Task prompt – The first line to copy is the one with "buildPanels();"; the last is the one with "for body, members". Copy each line in that range exactly, leaving out all others.

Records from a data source
--
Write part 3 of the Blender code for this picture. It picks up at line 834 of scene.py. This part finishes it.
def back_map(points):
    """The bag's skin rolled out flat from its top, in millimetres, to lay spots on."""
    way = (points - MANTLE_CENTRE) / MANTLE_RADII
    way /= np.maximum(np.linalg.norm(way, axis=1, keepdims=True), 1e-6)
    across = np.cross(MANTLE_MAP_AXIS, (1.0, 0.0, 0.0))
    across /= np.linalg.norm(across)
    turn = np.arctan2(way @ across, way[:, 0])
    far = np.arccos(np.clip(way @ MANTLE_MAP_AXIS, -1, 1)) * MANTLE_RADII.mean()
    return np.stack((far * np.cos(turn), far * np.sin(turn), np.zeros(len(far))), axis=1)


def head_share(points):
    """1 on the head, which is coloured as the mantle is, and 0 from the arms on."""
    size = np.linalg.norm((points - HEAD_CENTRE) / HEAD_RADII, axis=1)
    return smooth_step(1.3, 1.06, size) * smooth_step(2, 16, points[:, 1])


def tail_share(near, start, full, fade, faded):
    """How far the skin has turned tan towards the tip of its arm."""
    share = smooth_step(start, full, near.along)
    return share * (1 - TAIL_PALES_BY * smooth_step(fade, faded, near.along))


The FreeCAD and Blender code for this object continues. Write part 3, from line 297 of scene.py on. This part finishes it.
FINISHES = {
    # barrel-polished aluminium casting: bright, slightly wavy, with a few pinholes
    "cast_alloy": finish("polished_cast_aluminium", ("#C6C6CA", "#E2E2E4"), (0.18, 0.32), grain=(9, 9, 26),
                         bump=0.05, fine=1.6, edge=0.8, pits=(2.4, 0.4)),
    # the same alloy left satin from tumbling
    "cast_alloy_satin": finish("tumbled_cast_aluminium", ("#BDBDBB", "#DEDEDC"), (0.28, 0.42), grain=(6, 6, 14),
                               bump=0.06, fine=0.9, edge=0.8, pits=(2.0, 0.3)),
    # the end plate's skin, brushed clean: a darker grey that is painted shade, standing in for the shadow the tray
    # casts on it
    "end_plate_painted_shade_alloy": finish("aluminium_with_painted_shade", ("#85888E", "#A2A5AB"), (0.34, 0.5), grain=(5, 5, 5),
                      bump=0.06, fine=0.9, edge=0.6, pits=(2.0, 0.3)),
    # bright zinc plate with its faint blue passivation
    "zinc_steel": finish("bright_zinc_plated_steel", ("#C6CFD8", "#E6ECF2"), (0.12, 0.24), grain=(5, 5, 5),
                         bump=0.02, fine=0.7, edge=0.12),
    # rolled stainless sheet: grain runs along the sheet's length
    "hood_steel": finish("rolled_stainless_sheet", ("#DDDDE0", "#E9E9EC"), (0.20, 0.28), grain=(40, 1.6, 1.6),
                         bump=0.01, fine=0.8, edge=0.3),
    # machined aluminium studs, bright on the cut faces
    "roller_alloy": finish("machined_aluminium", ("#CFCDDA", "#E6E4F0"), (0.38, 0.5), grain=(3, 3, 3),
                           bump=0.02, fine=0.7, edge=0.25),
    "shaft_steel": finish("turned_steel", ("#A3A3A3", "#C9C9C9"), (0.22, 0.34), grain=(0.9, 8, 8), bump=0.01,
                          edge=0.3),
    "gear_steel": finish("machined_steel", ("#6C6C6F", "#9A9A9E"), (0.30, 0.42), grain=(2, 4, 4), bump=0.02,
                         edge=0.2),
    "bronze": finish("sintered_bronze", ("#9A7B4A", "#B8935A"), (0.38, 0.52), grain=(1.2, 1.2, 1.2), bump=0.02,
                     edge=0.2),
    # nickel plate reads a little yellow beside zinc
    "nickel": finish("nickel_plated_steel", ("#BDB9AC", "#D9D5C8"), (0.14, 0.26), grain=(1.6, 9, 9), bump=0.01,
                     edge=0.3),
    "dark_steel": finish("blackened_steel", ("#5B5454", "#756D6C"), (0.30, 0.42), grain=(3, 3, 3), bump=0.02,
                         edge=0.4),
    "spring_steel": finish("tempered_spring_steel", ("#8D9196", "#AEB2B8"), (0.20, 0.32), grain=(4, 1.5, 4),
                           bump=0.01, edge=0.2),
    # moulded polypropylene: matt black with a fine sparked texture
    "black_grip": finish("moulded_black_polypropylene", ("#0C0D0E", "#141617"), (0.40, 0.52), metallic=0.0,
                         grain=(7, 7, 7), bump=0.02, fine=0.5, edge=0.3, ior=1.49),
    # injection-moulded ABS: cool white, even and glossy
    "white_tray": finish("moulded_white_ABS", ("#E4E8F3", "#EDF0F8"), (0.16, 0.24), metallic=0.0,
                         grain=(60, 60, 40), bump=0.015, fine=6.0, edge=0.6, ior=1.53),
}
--
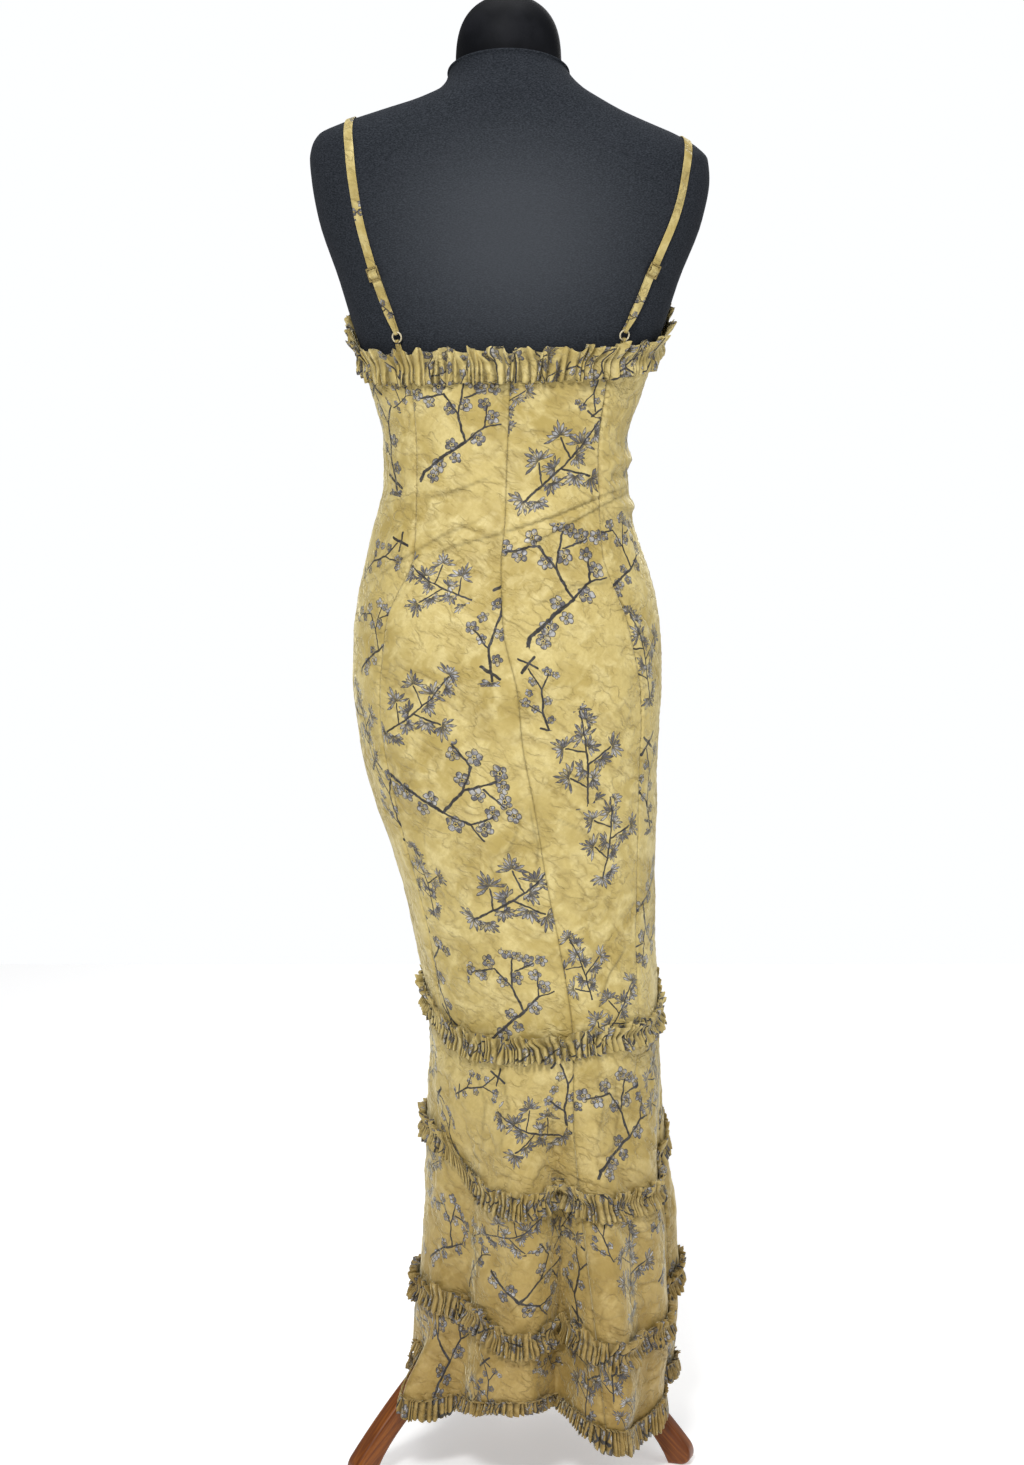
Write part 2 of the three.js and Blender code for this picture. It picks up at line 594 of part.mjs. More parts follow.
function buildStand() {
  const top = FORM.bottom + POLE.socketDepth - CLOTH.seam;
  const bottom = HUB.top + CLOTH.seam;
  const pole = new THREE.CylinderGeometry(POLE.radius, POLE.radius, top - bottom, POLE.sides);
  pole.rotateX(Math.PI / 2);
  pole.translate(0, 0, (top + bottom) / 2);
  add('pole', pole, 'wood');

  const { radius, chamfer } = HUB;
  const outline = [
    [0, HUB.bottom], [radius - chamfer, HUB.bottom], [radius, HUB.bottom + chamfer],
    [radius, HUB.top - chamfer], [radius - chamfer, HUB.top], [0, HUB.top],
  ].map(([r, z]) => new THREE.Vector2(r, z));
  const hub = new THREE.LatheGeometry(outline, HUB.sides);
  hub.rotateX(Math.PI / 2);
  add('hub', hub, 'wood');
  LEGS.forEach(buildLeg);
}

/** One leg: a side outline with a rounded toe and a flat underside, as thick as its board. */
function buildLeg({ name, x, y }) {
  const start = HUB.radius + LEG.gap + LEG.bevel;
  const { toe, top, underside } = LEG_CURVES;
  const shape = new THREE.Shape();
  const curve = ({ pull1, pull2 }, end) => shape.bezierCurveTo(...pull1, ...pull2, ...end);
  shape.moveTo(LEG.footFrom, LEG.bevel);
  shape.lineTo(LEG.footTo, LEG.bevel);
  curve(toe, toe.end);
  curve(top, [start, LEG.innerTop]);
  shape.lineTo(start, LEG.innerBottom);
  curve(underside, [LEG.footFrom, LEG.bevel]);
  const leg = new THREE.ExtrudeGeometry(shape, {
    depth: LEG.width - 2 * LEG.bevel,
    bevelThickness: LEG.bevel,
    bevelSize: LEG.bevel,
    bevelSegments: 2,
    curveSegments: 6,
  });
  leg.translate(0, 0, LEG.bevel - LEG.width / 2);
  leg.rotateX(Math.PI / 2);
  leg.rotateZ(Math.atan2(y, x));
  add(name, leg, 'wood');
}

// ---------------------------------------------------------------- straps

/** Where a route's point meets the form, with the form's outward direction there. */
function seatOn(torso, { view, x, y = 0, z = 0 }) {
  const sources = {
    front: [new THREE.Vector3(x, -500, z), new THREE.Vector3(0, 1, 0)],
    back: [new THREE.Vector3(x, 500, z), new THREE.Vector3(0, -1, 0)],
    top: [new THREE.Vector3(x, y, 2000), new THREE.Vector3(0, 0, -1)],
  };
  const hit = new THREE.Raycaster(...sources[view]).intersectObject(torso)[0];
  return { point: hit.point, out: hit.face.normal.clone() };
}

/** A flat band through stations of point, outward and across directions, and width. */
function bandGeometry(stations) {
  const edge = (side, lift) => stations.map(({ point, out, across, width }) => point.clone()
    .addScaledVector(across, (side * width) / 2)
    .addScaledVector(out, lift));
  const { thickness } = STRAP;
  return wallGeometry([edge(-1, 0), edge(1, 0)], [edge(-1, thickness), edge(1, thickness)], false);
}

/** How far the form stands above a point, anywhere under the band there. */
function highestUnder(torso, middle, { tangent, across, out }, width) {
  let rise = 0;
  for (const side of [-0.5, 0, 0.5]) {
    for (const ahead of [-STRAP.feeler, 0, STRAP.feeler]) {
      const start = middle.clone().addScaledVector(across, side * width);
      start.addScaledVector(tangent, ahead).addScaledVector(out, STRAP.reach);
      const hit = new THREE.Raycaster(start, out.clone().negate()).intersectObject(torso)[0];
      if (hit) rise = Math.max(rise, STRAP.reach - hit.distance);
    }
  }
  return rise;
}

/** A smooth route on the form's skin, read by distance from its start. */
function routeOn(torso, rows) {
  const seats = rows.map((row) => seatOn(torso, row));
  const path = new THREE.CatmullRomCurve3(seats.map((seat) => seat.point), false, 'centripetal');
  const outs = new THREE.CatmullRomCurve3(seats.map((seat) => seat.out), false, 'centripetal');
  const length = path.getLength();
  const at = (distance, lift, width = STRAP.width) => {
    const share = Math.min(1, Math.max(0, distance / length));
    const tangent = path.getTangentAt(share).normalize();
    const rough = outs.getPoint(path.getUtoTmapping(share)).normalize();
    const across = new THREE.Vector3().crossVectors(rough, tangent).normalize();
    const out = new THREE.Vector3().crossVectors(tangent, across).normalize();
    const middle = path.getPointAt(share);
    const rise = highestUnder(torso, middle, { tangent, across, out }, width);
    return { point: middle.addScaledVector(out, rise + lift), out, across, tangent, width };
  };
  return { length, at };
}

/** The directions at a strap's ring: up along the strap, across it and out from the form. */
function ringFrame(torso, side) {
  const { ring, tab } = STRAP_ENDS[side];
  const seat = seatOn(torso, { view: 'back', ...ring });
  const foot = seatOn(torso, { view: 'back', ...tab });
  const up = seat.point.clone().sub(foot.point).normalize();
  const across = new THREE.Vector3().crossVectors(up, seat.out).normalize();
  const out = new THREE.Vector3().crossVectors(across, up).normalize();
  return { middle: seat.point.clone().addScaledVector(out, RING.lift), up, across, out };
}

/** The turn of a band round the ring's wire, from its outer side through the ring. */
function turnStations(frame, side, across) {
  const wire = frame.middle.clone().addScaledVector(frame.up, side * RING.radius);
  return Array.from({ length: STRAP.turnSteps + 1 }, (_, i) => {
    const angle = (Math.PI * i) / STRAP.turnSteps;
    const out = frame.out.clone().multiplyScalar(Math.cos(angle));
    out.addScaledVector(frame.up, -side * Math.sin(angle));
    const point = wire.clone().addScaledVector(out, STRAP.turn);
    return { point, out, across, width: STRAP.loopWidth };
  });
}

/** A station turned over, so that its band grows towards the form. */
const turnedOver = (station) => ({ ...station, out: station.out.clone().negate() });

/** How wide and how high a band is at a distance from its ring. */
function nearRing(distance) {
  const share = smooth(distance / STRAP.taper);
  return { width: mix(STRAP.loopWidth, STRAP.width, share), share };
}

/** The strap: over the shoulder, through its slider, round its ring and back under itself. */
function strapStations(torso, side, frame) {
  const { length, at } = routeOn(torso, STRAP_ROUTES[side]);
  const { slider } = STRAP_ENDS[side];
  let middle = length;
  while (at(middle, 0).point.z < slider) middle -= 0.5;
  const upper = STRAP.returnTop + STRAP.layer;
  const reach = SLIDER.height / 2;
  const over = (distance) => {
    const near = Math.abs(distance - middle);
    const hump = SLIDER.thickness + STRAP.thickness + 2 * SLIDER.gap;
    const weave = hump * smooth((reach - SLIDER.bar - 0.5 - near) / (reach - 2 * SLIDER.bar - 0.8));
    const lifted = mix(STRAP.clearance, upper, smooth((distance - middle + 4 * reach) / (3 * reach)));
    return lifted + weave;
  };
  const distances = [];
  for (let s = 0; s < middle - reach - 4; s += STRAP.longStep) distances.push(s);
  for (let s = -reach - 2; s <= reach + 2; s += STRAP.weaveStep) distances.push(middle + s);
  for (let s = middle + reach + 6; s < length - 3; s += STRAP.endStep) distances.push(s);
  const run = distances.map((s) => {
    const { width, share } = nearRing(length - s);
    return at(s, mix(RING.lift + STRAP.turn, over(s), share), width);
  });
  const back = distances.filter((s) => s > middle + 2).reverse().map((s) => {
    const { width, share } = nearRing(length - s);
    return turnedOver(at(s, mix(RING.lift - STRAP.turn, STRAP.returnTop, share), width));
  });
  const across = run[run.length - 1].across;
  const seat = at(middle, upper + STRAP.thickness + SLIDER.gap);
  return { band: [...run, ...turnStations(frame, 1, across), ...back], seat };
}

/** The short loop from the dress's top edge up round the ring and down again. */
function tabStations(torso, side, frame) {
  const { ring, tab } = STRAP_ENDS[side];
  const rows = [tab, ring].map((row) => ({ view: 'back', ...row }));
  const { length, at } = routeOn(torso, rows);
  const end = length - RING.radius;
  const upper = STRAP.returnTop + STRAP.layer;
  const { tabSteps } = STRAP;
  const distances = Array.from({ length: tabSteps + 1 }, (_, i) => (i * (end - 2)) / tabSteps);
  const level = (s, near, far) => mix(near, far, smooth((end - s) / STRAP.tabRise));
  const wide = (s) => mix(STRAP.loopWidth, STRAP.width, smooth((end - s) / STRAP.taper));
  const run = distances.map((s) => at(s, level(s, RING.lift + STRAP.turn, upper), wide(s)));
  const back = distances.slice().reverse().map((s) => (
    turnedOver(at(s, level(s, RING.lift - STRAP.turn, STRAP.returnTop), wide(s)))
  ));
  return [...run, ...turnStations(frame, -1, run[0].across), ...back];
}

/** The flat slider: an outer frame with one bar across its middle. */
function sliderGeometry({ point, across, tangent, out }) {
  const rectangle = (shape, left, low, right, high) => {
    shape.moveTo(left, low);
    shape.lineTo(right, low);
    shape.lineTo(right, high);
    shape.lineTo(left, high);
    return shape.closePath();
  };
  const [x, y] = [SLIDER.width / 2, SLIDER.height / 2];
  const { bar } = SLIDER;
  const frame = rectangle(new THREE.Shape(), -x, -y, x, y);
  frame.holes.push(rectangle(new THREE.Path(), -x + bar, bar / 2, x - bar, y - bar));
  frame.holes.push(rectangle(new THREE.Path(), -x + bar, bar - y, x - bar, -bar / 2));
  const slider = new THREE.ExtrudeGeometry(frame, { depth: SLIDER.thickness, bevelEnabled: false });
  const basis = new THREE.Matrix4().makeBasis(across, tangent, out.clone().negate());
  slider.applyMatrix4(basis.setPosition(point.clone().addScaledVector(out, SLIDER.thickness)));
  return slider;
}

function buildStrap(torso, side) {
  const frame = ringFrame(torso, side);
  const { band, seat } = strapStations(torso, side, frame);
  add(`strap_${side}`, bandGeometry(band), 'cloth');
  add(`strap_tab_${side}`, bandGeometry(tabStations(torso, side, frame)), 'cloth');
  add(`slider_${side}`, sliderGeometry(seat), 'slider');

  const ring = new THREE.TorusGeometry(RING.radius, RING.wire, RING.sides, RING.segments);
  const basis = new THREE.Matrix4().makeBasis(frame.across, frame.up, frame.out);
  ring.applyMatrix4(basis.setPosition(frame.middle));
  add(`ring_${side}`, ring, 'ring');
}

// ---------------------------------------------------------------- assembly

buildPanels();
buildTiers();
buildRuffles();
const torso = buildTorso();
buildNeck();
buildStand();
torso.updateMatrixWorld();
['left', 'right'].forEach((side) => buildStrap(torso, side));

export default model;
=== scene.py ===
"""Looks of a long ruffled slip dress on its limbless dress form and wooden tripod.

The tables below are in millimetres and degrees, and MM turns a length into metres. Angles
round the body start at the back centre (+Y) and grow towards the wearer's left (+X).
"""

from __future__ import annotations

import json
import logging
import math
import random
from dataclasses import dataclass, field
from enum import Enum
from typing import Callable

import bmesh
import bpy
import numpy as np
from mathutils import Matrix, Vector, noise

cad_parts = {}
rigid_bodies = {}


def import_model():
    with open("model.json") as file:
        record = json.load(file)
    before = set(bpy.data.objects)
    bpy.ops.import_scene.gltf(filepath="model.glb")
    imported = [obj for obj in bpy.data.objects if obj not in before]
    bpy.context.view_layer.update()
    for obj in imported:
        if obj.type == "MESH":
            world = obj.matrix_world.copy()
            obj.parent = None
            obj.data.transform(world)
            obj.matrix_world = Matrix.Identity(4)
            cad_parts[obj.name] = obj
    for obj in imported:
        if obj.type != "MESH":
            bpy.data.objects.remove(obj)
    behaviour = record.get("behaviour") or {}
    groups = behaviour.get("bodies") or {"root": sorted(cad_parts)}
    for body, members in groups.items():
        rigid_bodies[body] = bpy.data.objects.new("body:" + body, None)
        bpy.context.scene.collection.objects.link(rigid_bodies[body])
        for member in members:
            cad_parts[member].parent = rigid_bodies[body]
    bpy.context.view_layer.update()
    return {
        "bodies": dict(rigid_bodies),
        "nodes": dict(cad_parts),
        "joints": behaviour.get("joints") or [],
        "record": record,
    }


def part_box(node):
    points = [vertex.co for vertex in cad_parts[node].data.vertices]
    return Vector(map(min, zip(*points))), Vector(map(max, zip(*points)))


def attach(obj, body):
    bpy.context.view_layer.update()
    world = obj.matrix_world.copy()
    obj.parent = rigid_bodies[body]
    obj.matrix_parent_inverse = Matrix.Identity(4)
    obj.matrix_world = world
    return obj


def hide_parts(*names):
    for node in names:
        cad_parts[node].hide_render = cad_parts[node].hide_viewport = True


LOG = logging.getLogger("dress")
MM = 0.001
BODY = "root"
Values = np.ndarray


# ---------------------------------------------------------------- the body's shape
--
Exercise output –
buildPanels();
buildTiers();
buildRuffles();
const torso = buildTorso();
buildNeck();
buildStand();
torso.updateMatrixWorld();
['left', 'right'].forEach((side) => buildStrap(torso, side));

export default model;
=== scene.py ===
"""Looks of a long ruffled slip dress on its limbless dress form and wooden tripod.

The tables below are in millimetres and degrees, and MM turns a length into metres. Angles
round the body start at the back centre (+Y) and grow towards the wearer's left (+X).
"""

from __future__ import annotations

import json
import logging
import math
import random
from dataclasses import dataclass, field
from enum import Enum
from typing import Callable

import bmesh
import bpy
import numpy as np
from mathutils import Matrix, Vector, noise

cad_parts = {}
rigid_bodies = {}


def import_model():
    with open("model.json") as file:
        record = json.load(file)
    before = set(bpy.data.objects)
    bpy.ops.import_scene.gltf(filepath="model.glb")
    imported = [obj for obj in bpy.data.objects if obj not in before]
    bpy.context.view_layer.update()
    for obj in imported:
        if obj.type == "MESH":
            world = obj.matrix_world.copy()
            obj.parent = None
            obj.data.transform(world)
            obj.matrix_world = Matrix.Identity(4)
            cad_parts[obj.name] = obj
    for obj in imported:
        if obj.type != "MESH":
            bpy.data.objects.remove(obj)
    behaviour = record.get("behaviour") or {}
    groups = behaviour.get("bodies") or {"root": sorted(cad_parts)}
    for body, members in groups.items():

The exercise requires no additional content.